A precise retyping is required of every line from the one containing "function named(name, geometry)" down to the one containing "# and one twill", both included, and of no other line.
..............................
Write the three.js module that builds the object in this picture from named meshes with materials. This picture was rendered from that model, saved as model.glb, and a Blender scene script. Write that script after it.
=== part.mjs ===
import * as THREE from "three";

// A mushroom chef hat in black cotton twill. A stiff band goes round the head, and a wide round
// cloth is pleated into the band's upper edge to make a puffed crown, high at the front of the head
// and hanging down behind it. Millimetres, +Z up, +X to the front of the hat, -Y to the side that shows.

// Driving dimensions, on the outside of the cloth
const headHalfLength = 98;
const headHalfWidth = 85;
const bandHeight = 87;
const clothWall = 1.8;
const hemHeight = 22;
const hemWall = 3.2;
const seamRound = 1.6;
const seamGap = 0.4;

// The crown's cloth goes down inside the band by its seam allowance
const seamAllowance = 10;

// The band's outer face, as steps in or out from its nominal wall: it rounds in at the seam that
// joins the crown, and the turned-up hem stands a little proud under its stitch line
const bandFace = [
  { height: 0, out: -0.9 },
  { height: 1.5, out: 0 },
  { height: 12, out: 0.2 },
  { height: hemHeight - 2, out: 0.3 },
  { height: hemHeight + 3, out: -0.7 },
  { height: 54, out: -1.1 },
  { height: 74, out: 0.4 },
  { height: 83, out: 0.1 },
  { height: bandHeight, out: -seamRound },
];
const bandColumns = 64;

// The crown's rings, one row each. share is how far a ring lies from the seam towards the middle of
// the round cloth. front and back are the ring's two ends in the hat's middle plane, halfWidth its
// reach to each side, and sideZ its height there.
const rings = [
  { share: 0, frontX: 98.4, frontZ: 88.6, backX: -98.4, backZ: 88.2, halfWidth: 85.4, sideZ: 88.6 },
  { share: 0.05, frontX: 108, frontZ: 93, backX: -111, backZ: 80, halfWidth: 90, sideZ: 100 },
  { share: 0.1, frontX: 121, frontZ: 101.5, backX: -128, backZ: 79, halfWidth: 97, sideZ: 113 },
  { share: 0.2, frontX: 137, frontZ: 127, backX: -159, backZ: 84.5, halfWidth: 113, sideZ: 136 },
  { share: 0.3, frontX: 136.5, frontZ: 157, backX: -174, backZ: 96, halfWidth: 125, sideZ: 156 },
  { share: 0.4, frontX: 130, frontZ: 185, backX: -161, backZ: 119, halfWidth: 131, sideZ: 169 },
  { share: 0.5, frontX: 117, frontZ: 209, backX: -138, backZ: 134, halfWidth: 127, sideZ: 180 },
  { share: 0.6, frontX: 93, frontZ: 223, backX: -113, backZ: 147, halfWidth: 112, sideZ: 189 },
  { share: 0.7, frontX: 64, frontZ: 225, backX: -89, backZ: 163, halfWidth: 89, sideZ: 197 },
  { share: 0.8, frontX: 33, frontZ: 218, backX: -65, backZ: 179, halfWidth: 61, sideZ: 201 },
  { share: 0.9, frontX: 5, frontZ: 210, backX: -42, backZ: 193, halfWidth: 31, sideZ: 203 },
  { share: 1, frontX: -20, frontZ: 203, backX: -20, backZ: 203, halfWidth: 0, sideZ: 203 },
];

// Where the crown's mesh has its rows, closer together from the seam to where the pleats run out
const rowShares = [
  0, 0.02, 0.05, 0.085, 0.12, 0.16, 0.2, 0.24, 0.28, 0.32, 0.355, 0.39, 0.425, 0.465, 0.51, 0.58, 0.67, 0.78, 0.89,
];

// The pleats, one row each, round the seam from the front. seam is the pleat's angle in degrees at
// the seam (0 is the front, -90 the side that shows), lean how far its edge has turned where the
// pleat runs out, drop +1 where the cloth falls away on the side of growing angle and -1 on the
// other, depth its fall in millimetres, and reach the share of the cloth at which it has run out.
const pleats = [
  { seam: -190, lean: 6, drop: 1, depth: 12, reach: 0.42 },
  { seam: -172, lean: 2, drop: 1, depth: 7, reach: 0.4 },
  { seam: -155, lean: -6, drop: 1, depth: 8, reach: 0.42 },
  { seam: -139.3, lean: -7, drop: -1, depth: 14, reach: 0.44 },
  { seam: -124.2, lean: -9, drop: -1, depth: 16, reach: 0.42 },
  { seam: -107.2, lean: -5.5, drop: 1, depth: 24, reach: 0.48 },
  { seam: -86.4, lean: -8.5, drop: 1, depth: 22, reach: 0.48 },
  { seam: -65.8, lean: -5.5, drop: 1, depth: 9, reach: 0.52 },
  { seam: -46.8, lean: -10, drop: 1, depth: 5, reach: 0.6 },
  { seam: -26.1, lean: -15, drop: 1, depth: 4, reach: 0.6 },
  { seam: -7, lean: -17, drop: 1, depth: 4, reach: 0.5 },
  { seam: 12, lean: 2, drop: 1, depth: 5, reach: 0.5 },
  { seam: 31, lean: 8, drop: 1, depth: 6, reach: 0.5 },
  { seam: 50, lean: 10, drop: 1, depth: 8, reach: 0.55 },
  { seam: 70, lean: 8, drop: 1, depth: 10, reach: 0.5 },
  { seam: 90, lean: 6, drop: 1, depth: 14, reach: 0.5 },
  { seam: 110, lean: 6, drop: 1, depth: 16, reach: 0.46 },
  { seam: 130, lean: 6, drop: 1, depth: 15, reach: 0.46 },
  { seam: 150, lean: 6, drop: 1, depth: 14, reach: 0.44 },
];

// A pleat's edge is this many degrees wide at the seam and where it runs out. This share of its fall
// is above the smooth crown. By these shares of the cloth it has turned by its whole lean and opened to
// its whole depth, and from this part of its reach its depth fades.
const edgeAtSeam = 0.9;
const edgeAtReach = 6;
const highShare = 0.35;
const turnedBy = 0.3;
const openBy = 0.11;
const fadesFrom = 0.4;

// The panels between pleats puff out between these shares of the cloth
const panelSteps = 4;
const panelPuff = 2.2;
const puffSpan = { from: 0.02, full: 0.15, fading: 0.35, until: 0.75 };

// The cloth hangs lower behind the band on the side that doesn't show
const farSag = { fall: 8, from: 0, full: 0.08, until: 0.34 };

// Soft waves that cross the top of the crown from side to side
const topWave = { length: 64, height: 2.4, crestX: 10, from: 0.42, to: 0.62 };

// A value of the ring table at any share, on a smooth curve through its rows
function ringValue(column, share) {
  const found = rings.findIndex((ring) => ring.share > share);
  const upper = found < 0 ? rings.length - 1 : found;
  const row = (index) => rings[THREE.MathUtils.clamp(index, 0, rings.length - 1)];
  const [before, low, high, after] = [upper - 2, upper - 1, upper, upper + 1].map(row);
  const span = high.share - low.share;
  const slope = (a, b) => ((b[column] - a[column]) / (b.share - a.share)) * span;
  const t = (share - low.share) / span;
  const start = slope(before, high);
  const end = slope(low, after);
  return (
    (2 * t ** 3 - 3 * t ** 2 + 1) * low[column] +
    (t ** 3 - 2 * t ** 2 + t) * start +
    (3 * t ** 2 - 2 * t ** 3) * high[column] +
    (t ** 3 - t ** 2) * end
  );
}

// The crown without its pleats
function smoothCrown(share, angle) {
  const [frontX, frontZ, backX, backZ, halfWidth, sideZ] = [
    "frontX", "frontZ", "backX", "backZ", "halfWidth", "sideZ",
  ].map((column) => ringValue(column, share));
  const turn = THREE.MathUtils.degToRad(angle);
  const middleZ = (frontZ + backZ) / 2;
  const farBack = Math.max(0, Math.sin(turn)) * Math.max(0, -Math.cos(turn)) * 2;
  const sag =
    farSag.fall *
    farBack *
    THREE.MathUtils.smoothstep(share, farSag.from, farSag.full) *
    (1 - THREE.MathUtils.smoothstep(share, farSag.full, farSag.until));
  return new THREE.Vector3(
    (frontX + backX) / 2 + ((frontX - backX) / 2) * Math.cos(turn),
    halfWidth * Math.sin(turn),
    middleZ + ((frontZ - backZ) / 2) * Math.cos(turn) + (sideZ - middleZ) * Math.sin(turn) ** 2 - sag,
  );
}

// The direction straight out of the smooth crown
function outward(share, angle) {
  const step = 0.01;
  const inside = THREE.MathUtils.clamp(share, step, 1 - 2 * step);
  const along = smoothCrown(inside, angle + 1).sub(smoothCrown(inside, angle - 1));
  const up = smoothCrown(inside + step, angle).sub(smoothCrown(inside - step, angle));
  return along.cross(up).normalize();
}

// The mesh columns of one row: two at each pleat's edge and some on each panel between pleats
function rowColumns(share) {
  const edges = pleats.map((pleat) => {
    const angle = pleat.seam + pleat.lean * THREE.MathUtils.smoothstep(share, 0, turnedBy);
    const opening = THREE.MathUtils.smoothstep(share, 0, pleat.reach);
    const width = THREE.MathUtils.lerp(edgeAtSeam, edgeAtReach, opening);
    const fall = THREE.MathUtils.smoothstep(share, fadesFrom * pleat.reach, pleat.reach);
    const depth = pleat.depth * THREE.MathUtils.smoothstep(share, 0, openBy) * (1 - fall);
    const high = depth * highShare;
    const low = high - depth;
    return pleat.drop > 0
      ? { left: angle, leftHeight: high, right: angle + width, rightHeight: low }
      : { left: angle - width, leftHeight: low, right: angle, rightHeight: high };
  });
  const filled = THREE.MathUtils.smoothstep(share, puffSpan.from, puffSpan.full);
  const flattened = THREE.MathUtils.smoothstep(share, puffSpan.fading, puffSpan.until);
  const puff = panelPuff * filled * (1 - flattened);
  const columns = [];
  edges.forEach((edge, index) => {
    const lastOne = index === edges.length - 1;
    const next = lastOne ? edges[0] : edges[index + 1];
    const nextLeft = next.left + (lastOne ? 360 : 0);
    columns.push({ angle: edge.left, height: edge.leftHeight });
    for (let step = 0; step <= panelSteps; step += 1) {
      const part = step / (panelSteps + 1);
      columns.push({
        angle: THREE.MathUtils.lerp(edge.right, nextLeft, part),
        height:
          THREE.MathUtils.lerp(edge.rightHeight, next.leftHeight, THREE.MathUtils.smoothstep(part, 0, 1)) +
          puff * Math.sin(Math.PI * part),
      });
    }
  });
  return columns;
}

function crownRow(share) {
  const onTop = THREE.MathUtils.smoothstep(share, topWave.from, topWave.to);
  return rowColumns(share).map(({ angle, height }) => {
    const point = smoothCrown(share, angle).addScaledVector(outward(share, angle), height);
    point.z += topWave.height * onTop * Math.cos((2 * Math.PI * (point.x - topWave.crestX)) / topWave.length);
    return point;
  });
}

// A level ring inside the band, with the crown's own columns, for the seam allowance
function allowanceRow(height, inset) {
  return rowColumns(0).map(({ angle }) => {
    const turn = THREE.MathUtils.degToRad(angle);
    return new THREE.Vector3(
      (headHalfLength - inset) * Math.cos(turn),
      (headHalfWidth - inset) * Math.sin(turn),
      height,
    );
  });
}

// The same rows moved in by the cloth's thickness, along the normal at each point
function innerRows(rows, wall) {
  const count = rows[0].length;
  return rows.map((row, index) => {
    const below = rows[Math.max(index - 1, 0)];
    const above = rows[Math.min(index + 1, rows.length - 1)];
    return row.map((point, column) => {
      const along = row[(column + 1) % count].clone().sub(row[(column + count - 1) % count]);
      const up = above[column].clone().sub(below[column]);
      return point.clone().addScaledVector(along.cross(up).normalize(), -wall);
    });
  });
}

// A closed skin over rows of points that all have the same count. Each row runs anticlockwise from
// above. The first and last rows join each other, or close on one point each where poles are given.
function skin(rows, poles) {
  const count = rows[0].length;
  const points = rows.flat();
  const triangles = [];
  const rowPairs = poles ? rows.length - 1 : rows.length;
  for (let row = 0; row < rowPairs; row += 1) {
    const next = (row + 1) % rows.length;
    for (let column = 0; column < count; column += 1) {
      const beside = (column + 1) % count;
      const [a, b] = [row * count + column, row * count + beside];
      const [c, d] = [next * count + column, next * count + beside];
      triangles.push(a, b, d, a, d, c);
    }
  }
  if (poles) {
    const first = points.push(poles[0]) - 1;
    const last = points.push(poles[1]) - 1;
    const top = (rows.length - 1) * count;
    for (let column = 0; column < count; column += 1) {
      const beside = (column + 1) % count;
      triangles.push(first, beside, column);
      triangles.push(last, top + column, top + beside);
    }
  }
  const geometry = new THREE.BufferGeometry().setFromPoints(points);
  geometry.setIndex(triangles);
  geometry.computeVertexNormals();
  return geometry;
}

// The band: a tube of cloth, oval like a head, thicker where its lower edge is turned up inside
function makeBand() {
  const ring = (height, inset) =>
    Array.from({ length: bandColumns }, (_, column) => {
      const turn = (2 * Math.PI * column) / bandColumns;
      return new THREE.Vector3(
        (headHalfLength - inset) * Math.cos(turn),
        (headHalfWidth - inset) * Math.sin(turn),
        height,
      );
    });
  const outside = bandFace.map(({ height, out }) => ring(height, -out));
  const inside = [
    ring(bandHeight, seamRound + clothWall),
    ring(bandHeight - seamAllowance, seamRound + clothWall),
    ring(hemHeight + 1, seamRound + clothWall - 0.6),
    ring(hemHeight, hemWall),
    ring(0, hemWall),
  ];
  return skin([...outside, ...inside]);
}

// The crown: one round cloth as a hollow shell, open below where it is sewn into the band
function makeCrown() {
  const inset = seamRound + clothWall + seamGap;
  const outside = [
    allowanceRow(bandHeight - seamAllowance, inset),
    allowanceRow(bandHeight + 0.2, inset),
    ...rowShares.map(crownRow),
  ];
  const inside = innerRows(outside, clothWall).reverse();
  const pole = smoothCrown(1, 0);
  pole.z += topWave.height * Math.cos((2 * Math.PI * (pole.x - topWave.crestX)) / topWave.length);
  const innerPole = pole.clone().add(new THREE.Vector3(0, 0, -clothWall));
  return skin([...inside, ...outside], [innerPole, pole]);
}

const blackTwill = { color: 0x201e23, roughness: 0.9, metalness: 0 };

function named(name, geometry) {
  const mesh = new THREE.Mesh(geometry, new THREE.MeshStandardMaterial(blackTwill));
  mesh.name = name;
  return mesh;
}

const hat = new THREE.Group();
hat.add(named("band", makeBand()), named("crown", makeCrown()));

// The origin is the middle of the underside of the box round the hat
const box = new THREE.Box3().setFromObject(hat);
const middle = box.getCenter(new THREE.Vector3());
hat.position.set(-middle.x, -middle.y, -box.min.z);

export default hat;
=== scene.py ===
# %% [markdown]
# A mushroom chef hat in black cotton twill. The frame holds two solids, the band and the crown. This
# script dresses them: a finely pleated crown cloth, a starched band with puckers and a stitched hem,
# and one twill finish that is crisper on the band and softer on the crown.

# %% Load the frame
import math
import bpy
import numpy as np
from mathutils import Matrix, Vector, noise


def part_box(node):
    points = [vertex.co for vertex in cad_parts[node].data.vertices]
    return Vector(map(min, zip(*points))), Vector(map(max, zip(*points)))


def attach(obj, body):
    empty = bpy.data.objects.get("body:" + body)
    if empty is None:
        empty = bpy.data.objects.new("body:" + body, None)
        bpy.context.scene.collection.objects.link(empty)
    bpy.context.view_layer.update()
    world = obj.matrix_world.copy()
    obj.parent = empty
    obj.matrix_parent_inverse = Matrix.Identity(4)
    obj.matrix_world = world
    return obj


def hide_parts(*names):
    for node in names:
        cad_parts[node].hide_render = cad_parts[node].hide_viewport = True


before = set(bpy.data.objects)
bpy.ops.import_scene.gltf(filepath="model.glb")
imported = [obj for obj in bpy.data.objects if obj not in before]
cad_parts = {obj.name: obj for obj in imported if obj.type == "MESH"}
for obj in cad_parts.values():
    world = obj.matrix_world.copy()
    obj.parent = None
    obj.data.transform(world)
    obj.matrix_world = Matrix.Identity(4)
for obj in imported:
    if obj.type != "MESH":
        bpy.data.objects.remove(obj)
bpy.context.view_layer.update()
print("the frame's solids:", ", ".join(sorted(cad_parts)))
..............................
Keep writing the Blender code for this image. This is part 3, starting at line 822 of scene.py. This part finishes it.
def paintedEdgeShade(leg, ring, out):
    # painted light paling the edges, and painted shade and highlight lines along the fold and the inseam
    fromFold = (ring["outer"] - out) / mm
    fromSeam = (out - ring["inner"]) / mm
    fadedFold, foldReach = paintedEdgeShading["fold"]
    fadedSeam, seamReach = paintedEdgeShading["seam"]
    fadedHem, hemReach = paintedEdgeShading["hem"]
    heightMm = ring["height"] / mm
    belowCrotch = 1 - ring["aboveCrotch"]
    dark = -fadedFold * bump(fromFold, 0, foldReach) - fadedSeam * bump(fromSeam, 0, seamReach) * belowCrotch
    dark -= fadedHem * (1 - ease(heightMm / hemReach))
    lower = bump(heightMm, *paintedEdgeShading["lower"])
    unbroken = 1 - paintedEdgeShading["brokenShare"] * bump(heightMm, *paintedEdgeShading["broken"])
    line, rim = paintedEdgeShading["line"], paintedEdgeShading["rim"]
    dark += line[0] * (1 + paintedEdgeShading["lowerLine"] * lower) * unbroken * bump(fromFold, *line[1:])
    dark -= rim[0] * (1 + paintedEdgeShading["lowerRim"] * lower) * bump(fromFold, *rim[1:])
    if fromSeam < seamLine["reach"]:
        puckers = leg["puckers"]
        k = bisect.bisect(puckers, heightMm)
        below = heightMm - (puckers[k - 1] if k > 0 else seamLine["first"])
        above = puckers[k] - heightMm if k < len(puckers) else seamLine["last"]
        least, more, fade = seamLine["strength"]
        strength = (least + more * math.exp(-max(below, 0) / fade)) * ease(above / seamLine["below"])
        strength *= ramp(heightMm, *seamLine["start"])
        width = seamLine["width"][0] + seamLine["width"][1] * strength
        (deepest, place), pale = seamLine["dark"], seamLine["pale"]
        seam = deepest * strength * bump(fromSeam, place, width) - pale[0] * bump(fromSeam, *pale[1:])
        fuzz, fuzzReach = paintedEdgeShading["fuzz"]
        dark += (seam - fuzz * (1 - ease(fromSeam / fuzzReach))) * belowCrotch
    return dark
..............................
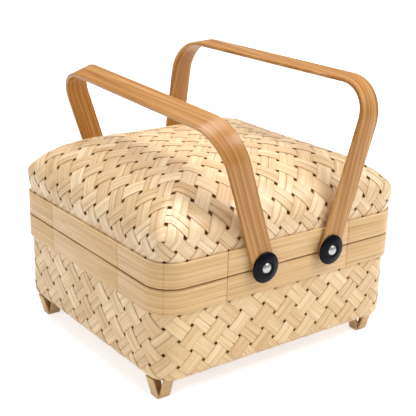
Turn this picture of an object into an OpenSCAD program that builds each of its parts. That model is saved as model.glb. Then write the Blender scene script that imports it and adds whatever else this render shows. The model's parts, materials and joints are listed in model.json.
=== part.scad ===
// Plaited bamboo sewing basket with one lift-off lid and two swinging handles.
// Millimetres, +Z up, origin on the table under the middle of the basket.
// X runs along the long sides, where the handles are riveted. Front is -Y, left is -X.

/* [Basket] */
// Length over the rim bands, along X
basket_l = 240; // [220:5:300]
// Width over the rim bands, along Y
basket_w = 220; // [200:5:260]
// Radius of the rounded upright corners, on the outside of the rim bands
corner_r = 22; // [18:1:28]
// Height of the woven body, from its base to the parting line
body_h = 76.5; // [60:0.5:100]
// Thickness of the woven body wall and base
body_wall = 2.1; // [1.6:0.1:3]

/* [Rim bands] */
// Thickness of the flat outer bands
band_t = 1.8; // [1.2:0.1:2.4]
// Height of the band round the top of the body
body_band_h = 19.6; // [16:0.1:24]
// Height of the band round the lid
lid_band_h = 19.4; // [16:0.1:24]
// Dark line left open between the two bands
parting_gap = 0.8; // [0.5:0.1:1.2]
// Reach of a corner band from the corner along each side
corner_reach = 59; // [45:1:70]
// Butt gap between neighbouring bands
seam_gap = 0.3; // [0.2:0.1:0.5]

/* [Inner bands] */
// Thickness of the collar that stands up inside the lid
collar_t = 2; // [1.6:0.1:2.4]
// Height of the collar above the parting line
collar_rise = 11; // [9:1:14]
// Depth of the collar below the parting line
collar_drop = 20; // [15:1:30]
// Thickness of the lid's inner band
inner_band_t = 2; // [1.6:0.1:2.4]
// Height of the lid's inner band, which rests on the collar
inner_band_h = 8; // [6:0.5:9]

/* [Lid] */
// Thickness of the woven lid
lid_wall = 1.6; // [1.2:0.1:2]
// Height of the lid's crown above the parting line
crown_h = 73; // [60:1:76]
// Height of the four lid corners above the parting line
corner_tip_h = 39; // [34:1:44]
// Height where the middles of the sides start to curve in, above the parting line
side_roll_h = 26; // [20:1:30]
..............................
The response
function named(name, geometry) {
  const mesh = new THREE.Mesh(geometry, new THREE.MeshStandardMaterial(blackTwill));
  mesh.name = name;
  return mesh;
}

const hat = new THREE.Group();
hat.add(named("band", makeBand()), named("crown", makeCrown()));

// The origin is the middle of the underside of the box round the hat
const box = new THREE.Box3().setFromObject(hat);
const middle = box.getCenter(new THREE.Vector3());
hat.position.set(-middle.x, -middle.y, -box.min.z);

export default hat;
=== scene.py ===
# %% [markdown]
# A mushroom chef hat in black cotton twill. The frame holds two solids, the band and the crown. This
# script dresses them: a finely pleated crown cloth, a starched band with puckers and a stitched hem,
# and one twill finish that is crisper on the band and softer on the crown.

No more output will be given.